I'm using a static access_token for my api due to it only needing to be accessible by a vue front end. You would want to do something similar to my middleware to check it.

namespace App\Http\Middleware;

use Closure;

class VerifyAPIAccess
{
    /**
     * Handle an incoming request.
     *
     * @param \Illuminate\Http\Request $request
     * @param \Closure $next
     * @return mixed
     */
    public function handle($request, Closure $next)
    {
        if (
            !($_ENV['APP_ENV'] === 'local')
            && (
                !$request->header('access-token')
                || $request->header('access-token') !== env('APP_API_TOKEN')
            )
        ) {
            return response()->json(['Message' => 'You do not access to this api.'], 403);
        }

        return $next($request);
    }
}

and then add it to your group in your api.php

Route::group([
    'prefix' => 'v1',
    'as' => 'v1.',
    'middleware' => [
        VerifyAPIAccess::class
    ]
], function () {
 // protected api routes accessible by api/vi/yourRoute
});

if you are only accessing the Laravel app from your local desktop app, you could additional limit access based on IP address range.

Aronaman's avatar

@automica tnx for the response, but I am asking 2 questions can give me some suggestion, I am not focusing on the code right now, I am lost in the concept part.

is there any documentation for this kind of scenario

automica's avatar

@aronaman for you questions.

  1. I would say just using a unique access_token that you generate for each user is fine. Store it on the user table.

  2. if you want to access both ways, then storing the tokens duplicated at either end is fine. as you are also in control of IP addresses at both ends, you can always limit access to the remote server from a known IP range as an additional security measure.
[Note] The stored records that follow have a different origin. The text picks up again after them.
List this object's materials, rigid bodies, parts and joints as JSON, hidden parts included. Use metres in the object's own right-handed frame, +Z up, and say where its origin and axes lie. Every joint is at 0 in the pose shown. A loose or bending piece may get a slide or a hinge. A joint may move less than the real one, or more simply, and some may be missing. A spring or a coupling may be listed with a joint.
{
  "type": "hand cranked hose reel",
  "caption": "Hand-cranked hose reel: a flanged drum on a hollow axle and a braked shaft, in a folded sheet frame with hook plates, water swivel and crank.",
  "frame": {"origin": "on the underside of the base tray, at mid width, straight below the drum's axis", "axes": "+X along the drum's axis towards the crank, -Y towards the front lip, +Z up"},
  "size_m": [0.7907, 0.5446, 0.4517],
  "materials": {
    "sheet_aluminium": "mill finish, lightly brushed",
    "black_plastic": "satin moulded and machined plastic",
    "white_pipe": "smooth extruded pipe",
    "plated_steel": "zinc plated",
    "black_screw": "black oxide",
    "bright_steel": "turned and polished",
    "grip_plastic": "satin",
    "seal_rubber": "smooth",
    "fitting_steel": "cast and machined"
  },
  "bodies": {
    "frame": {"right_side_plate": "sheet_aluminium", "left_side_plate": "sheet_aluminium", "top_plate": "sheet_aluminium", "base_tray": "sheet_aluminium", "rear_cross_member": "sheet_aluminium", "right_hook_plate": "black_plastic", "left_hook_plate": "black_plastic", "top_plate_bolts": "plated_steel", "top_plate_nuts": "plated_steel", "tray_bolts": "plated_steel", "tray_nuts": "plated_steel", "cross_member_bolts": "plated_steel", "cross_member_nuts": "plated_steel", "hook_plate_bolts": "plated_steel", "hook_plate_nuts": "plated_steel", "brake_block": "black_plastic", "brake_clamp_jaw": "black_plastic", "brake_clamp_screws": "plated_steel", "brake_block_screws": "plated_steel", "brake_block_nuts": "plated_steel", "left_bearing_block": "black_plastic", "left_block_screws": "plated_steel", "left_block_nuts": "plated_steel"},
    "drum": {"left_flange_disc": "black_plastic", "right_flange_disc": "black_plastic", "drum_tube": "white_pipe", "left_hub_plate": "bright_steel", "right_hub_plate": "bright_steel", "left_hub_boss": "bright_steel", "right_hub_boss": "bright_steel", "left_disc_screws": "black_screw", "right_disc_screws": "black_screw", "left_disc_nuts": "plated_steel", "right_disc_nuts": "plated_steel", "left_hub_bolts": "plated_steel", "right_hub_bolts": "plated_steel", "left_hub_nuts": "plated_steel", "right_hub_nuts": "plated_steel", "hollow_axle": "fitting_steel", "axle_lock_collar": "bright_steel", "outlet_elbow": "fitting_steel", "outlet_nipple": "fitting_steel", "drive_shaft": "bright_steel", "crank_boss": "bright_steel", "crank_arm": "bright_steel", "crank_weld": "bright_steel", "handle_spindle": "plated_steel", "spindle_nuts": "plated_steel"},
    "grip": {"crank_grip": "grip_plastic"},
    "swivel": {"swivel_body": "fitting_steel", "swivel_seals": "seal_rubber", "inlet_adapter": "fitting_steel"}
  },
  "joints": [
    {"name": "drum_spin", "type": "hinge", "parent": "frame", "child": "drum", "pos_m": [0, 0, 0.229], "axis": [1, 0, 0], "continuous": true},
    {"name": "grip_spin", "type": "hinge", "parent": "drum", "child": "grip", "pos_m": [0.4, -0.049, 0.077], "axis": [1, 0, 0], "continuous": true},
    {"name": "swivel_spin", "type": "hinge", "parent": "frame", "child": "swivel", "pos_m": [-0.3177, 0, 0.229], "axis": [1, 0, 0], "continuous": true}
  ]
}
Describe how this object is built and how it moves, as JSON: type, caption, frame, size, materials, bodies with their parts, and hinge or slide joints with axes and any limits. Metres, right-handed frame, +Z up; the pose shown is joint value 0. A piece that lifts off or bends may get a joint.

TBH it may be fine just to have a single shared token between your local and cloud applications. Its not like the client has access to the token or the request so whether its unique per user or 1 per app is fine.

Aronaman's avatar

@automica ok ..what about i use passport "personal access token", the problem I encounter is i don't know how to retrieve and save to desktop config file.

second expired token issue

automica's avatar

@aronaman my understanding of the purpose of using a token is to deal with it rather like you'd use a ssh key to authenticate a user. in that case, you would need to worry about expiring it, as if its part of the request then let them in (like using a door key for your house).

if you are using a key per user, then you could also compare against their email address so only access_key and email gets you in for a user.

I don't think you would need to expire this access token, unless you want to prevent the user from no longer accessing your app (like handing your doorway in when you move house).

if you are also limiting with firewall rules, then you are even more secure.